How do you implicitly differentiate `-3=cos(y-x)/x`?

Answer 1

`frac{"d"y}{"d"x} = 1 - cot(y-x)/x`

Explanation:

Differentiate both sides w.r.t. `x`. Use the quotient rule and the chain rule along the way.
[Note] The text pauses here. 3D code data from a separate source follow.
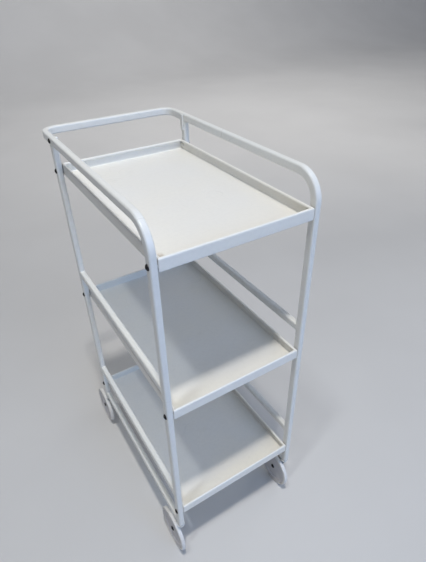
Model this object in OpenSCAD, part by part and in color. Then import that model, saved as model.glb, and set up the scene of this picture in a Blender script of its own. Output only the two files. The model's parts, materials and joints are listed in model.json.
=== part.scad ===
// Three-tier spa trolley on four swivel castors, in millimetres.
// +Z is up, +Y points to the push rail, and the origin is on the floor
// under the middle of the whole trolley.

/* [Overall] */
// Height of the push rail's top face above the floor
height = 904; // [860:2:960]
// Width over the outer faces of the legs
width = 324; // [300:2:380]
// Length from the front face of the near legs to the end of the push rail
length = 548; // [500:2:620]
// Reach of the push rail past the rear face of the far legs
overhang = 76; // [66:2:110]

/* [Tube frame] */
// Width of the tube section, across the trolley
tube_w = 13; // [12:0.5:16]
// Depth of the tube section, fore and aft on the legs and upright on the rails
tube_d = 17; // [15:0.5:20]
// Corner radius of the tube section
tube_r = 3.6; // [2.6:0.2:4.4]
// Wall thickness of the tube
tube_wall = 1.2; // [1:0.1:1.6]
// Outer radius of the bend from each near leg into the push rail
near_bend_r = 55; // [40:1:70]
// Outer radius of the two far corners of the push rail
far_bend_r = 36; // [28:1:50]
// Height of the lower ends of the legs above the floor
leg_z = 121; // [120:1:130]

/* [Trays] */
// Height of the top tray's rim above the floor
top_rim_z = 844; // [800:2:850]
// Distance from one tray to the next
tray_pitch = 327.5; // [300:0.5:335]
// Height of a tray from its underside to its rim
tray_h = 24; // [24:1:30]
// Sheet thickness of the trays
sheet = 1.2; // [1:0.1:1.6]
// Diameter of the rolled rim
rim_d = 6; // [5:0.5:6]
// Outer radius of the bend between floor and wall
tray_bend_r = 3; // [2.5:0.5:4]
// Distance of the trays' ends from the outer faces of the legs
tray_inset = 1; // [0:0.5:1.5]
// Thickness of the spacers between leg and tray
spacer_t = 1; // [0.5:0.5:3]
// Height of the guard rails' top face above the rim beside them
guard_rise = 60; // [45:1:80]

/* [Castors] */
// Diameter over the tyre
wheel_d = 108; // [90:2:108]
// Width of the tyre
wheel_w = 9.5; // [8:0.5:12]
// Radial thickness of the tyre
tyre_t = 7; // [5:0.5:9]
// Trail of the wheel behind the swivel axis
trail = 30; // [22:1:36]
// Diameter of the hub
hub_d = 34; // [28:1:40]
// Diameter of the axle bolt
axle_d = 8; // [6:0.5:8]
// Diameter of the swivel stem
stem_d = 7; // [6:0.5:7]

/* [Hidden] */

$fn = 64;
steel_white = [0.93, 0.93, 0.90];
tray_white = [0.95, 0.95, 0.92];
nylon_white = [0.88, 0.88, 0.85];
tyre_grey = [0.80, 0.79, 0.77];
fixing_black = [0.08, 0.08, 0.09];
zinc = [0.72, 0.73, 0.74];

// running clearance of a pin in its bore, on the diameter
run_fit = 0.1;
// clearance of a bolt or a plug in its hole, on the diameter
free_fit = 0.2;

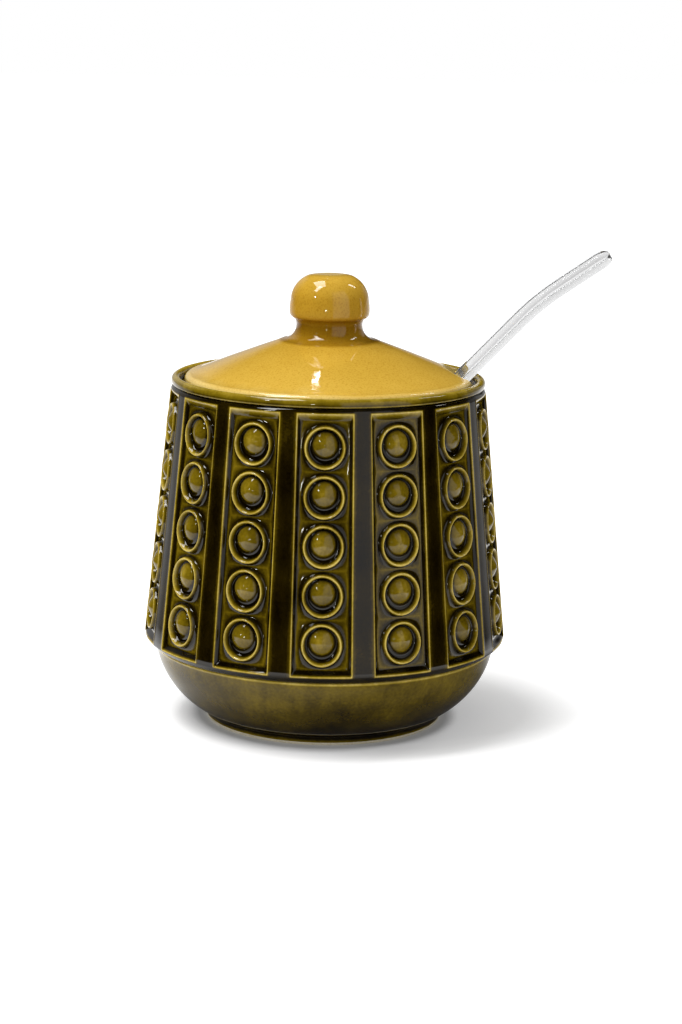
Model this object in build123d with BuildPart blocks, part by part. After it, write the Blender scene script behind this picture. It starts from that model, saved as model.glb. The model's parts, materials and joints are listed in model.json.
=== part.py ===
from build123d import *
from math import asin, atan2, cos, degrees, hypot, pi, radians, sin, sqrt, tan
import os

# A lidded stoneware jar with a serving spoon that stands in it, in millimetres.
# The origin is the centre of the foot on the table, +Z goes up through the knob,
# and the front panel of the relief faces -Y.

# Pot, outer shape
pot_height = 115.5  # table to the top of the lip
shoulder_radius = 60.4  # widest line of the wall
shoulder_height = 28.2
wall_top_radius = 52.05  # where the wall ends, under the lip
wall_top_drop = 4.6  # below the lip's top
arris_drop = 2.9  # sharp line below the shoulder where the smooth bowl begins
arris_step = 3.4  # in from the shoulder
bowl_bulge = 3.2
foot_radius = 40.3
foot_height = 3.1
foot_draft = 0.9  # how much the foot narrows down to the table
foot_ring_width = 4.2  # the bare ring that stands on the table
foot_recess = 2.2

# Pot, lip and the ledge that carries the lid
lip_radius = 51.9
lip_thickness = 3.0
groove_drop = 3.1  # dark groove under the lip
groove_depth = 0.7
ledge_drop = 2.5  # below the lip's top

# Pot, inside
wall_thickness = 5.7
floor_thickness = 7.6
floor_radius = 38.5
inner_shoulder_rise = 1.8  # above the outer shoulder
inner_bowl_bulge = 2.0

# Pot, relief: panels sunk between plain ribs
panel_count = 14
rib_width_top = 5.7
rib_width_bottom = 7.5
panel_depth = 2.0
panel_top_drop = 4.3  # below the lip's top
panel_side_slope = 40  # degrees out of square, so that the pot leaves its mould
ring_top_margin = 10.0  # from the panel's upper line to the first ring's centre
ring_bottom_margin = 11.0

# Pot, relief: a raised ring round a boss, in every place of every panel
ring_sides = 10
ring_base = 13.7
ring_crest = 12.0
ring_bore = 10.4
ring_height = 2.0
ring_gap = 1.5
boss_sides = 8
boss_base = 7.8
boss_top = 2.8
boss_height = 2.2
boss_rise = 1.1  # the boss stands above the ring's centre

# Lid
lid_clearance = 1.4  # between the lid's edge and the lip
seat_clearance = 0.3
lid_edge_height = 2.7  # from the underside to the top of the edge
lid_edge_round = 1.2
lid_slope = 21.2  # degrees
lid_thickness = 4.6
bite_radius = 14.0  # round bite in the lid's edge that lets the spoon out
bite_depth = 9.9
bite_azimuth = 6.0  # degrees from +X towards the back

# Knob, in one piece with the lid
knob_radius = 13.15
knob_height = 20.6  # from its foot on the lid to its top
knob_foot_radius = 14.3
knob_neck_radius = 10.84
knob_flat_radius = 6.4
knob_neck_share = 0.21  # heights on the knob, from its foot to its top
knob_bead_share = 0.40
knob_side_share = 0.64
knob_side_draft = 0.5  # how much the side narrows upwards
knob_foot_bulge = 1.3
knob_crown_bulge = 1.9

# Spoon, clear and moulded in one piece
spoon_roll = 15.0  # degrees that it leans over towards the front
toe_clearance = 0.3  # its tip rests in the hollow of the pot's inner bowl
toe_share = 0.7  # way down the inner bowl's upper slope
ledge_clearance = 0.6  # its shank rests against the edge of the ledge
shank_thickness = 2.5
shank_width = 7.6
neck_width = 5.6
handle_width = 8.6
shank_above_lip = 27.0  # straight part above the lip, before the handle bends
bend_radius = 72.0
bend_angle = 12.8
handle_end = 20.5
dish_length = 36.0
dish_width = 24.0
dish_depth = 8.0
dish_skin = 1.8
neck_root = 5.0  # how far the handle reaches into the dish's edge

# Round stretches of the outlines are drawn as this many chords, and what nobody sees of the
# inside has flat sides, to keep the shapes light.
bowl_chord_count = 3
inner_bowl_chord_count = 2
lip_chord_count = 4
knob_chord_count = 2
dish_chord_count = 4  # an even number, so that the deepest point is drawn
inside_sides = 56
overrun = 5.0  # how far a cutter reaches past what it cuts

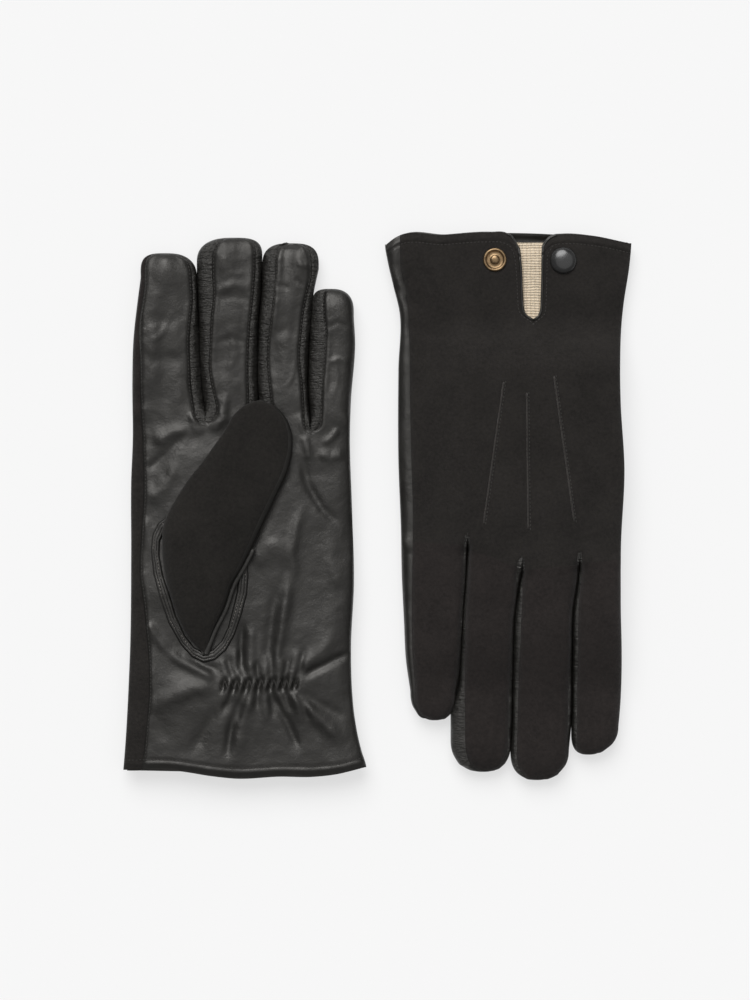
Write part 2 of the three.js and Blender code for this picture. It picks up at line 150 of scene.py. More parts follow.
def ripple(x, y, size, seed):
    """Smooth random height between -1 and 1, with bumps about size across. size may be (across, along)."""
    across, along = size if isinstance(size, tuple) else (size, size)
    lattice = np.random.default_rng(seed).uniform(-1, 1, (RIPPLE_CELLS, RIPPLE_CELLS))
    u, v = np.asarray(x) / across + RIPPLE_START[0], np.asarray(y) / along + RIPPLE_START[1]
    i, j = np.floor(u).astype(int), np.floor(v).astype(int)
    s, t = smoothstep(u - i, 0, 1), smoothstep(v - j, 0, 1)
    (i, after_i), (j, after_j) = ((k % RIPPLE_CELLS, (k + 1) % RIPPLE_CELLS) for k in (i, j))
    low = blend_between(lattice[i, j], lattice[after_i, j], s)
    high = blend_between(lattice[i, after_j], lattice[after_i, after_j], s)
    return blend_between(low, high, t)


def near_path(x, y, path):
    """Distance from each point to a polyline, and how far along it the nearest point is, 0 to 1."""
    points = np.array(path, float)
    lengths = np.linalg.norm(np.diff(points, axis=0), axis=1)
    before = np.concatenate([[0], np.cumsum(lengths)])
    best, place = np.full(np.shape(x), 1e9), np.zeros(np.shape(x))
    for k in range(len(points) - 1):
        (ax, ay), (bx, by) = points[k], points[k + 1]
        t = np.clip(((x - ax) * (bx - ax) + (y - ay) * (by - ay)) / lengths[k] ** 2, 0, 1)
        distance = np.hypot(x - ax - t * (bx - ax), y - ay - t * (by - ay))
        closer = distance < best
        best = np.where(closer, distance, best)
        place = np.where(closer, (before[k] + t * lengths[k]) / before[-1], place)
    return best, place


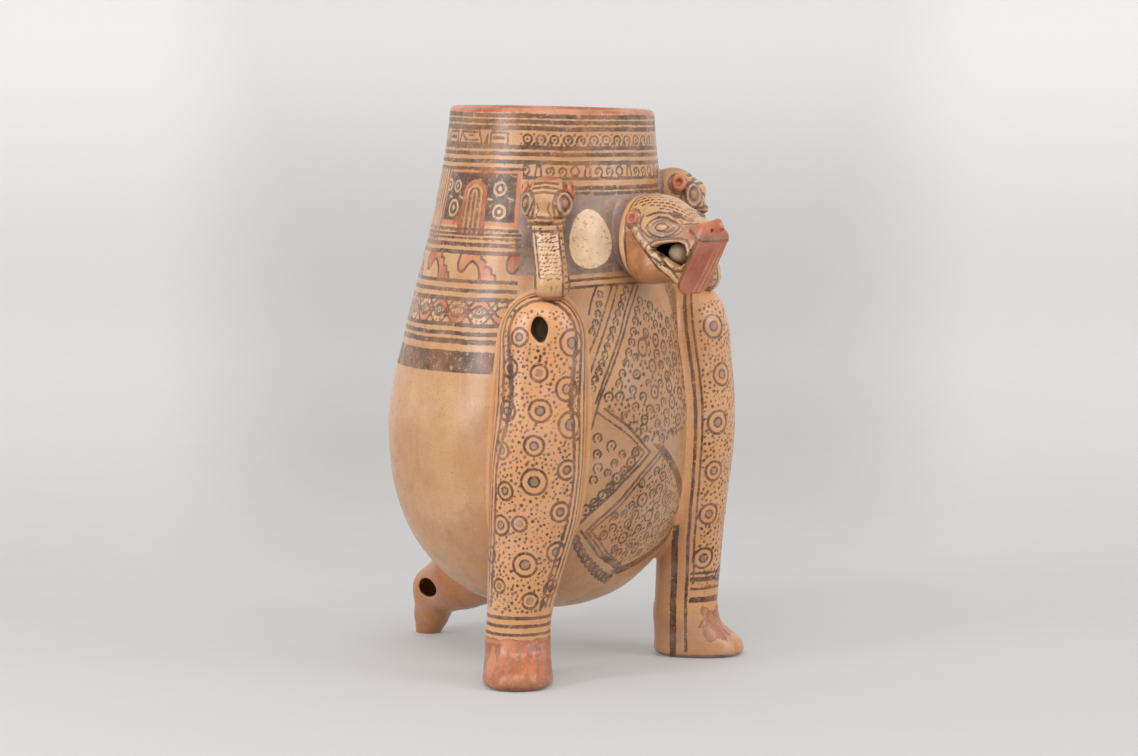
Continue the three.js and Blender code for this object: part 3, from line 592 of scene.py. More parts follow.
HEAD_HEIGHT, HEAD_WALL, HEAD_SQUARE = 249.0, 4.8, 2.2
SKULL_REACH, CHAMBER_END, CHAMBER_SQUARE = 86.0, 118.0, 2.6
RUFF_REACH, RUFF_HALVES, RUFF_ROLL, RUFF_DROP = 76.8, (16.4, 21.6), 2.2, 1.2
HEAD_REACHES = (54, 72, 86, 96, 104, 112, 119, 134)
HEAD_TOPS = (269.5, 270.6, 273.0, 272.2, 269.6, 265.4, 261.6, 257.0)
HEAD_BOTTOMS = (228.0, 227.5, 225.0, 224.4, 223.4, 221.0, 219.0, 219.0)
HEAD_HALF_WIDTHS = (
    (54, 12.6), (70, 13.0), (77, 16.6), (86, 17.8), (96, 17.0),
    (104, 15.2), (112, 13.0), (119, 11.9), (134, 12.2),
)
head_half_width = station_curve(HEAD_HALF_WIDTHS)
head_top = station_curve(zip(HEAD_REACHES, HEAD_TOPS))
head_bottom = station_curve(zip(HEAD_REACHES, HEAD_BOTTOMS))
PLATE_FOOT = np.array([0, -113.5, 219.5])
PLATE_TOP = np.array([0, -131.5, 250.5])
PLATE_HALF_WIDTH, PLATE_HALF_THICK = 11.3, 2.4
plate_up = (PLATE_TOP - PLATE_FOOT) / np.linalg.norm(PLATE_TOP - PLATE_FOOT)
plate_axes = np.array([(1, 0, 0), plate_up, np.cross((1, 0, 0), plate_up)])
plate_half_tall = np.linalg.norm(PLATE_TOP - PLATE_FOOT) / 2
PLATE_EDGE = 2.0
NOSE_AXES = np.array([(1, 0, 0.22), (0, 1, -0.3), (-0.22, 0.3, 1)])
NOSE_HALVES, NOSE_ROUND = np.array([8.4, 5.6, 3.6]), 2.6
nose_centre = PLATE_TOP + (-1.2, 2.6, 4.9)
BRIDGE = nose_centre + (-0.6, 6.5, -2.4), (7.6, 7.0, 4.2)
LEDGE = PLATE_TOP + (-8.6, 1, 0.2), PLATE_TOP + (9.0, 1, 0.8), 2.6, 2.8
NOSTRIL = nose_centre + (5.2, -5.4, -1.2), (1.3, 1.4, 1.0)
EYE_REACH, EYE_HEIGHT, EYE_HALVES = 107.5, 255.3, (9.4, 4.7)
EAR_REACH, EAR_HEIGHT, EAR_FACING = 85, 259.5, (0.9, -0.3, 0.3)
EYE_LID, EYE_BALL, EAR_CUP, EAR_PIT = (0, 0.2, 0.9), (6.6, 3.2, 2.3), (2.4, 0.6, 2.0), (0, 3.4, 1.9)
CHEEK = (10.5, -92, 233), (8.6, 13, 9.5)
BROW = (11.5, -94, 264.5), (11.2, -112, 260.5), 2.2, 1.6
JAW_RISE, JAW_HALF_WIDTH = 1.2, 1.9
MOUTH = (
    (100.8, 243.2), (104, 244.9), (109.5, 246.0), (116, 246.6), (120.6, 245.3), (122.4, 242.3),
    (121.6, 238.4), (118.4, 235.4), (114.4, 234.9), (110.6, 237.2), (107.6, 239.6), (103.6, 242.0),
)
JAW_CORD = ((87.0, 254.8), (91.6, 249.0), (98.2, 243.4), (104.4, 237.0), (110.0, 229.5), (114.0, 224.0))
CHAMBER = ((52, 10.5), (76, 10.7), (92, 13.0), (104, 11.4), (112, 10.2), (CHAMBER_END, 7.6))


def head_section(points):
    """How far forward points lie, with the head's half width, middle height and half height there."""
    reach = -points[:, 1]
    top, bottom = head_top(reach), head_bottom(reach)
    return reach, head_half_width(reach), (top + bottom) / 2, (top - bottom) / 2


def head_side(reach, height):
    """How far the cheek stands out at a reach and height."""
    top, bottom = head_top(reach), head_bottom(reach)
    share = np.clip(abs(height - (top + bottom) / 2) / ((top - bottom) / 2), 0, 0.98)
    return float(head_half_width(reach) * (1 - share**HEAD_SQUARE) ** (1 / HEAD_SQUARE))


eye_centre = np.array([head_side(EYE_REACH, EYE_HEIGHT) - 0.4, -EYE_REACH, EYE_HEIGHT])
eye_axes = frame_of((0.9, -0.34, 0.2))
ear_centre = np.array([head_side(EAR_REACH, 259) - 0.4, -EAR_REACH, EAR_HEIGHT])


def path_distance(u, v, path):
    """Distance from a line of straight stretches in a plane."""
    nearest = np.full(len(u), np.inf)
    for (u0, v0), (u1, v1) in zip(path, path[1:]):
        du, dv = u1 - u0, v1 - v0
        share = np.clip(((u - u0) * du + (v - v0) * dv) / (du * du + dv * dv), 0, 1)
        nearest = np.minimum(nearest, np.hypot(u - u0 - share * du, v - v0 - share * dv))
    return nearest


def mouth_distance(points):
    """Signed distance from the mouth's outline, seen from the side."""
    return outline_distance(-points[:, 1], points[:, 2], MOUTH)


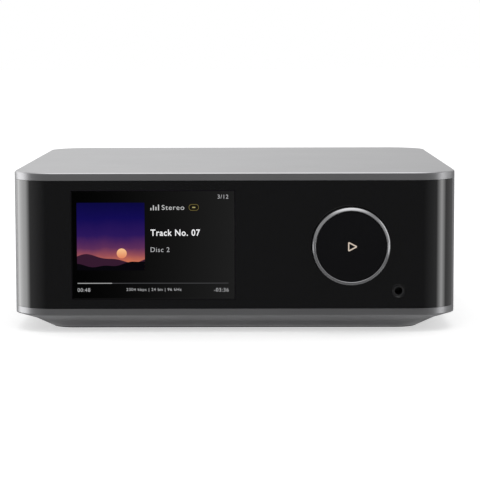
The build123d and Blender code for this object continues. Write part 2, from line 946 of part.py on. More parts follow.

`frac{"d"}{"d"x}(3) = frac{"d"}{"d"x}( cos(y-x)/x )`

`0 = frac{ xfrac{"d"}{"d"x}( cos(y-x) ) - cos(y-x)frac{"d"}{"d"x}(x) }{x^2}`

`0 = x(-sin(y-x))frac{"d"}{"d"x}(y-x) - cos(y-x)`

`0 = xsin(y-x)(frac{"d"y}{"d"x}-1) + cos(y-x)`

Now, we just have to make `frac{"d"y}{"d"x}` the subject of formula. Begin by bringing all the terms containing `frac{"d"y}{"d"x}` to one side.

`xsin(y-x) - cos(y-x) = xsin(y-x)frac{"d"y}{"d"x}`

`frac{"d"y}{"d"x} = frac{xsin(y-x) - cos(y-x)}{xsin(y-x)}`

`= 1 - cot(y-x)/x`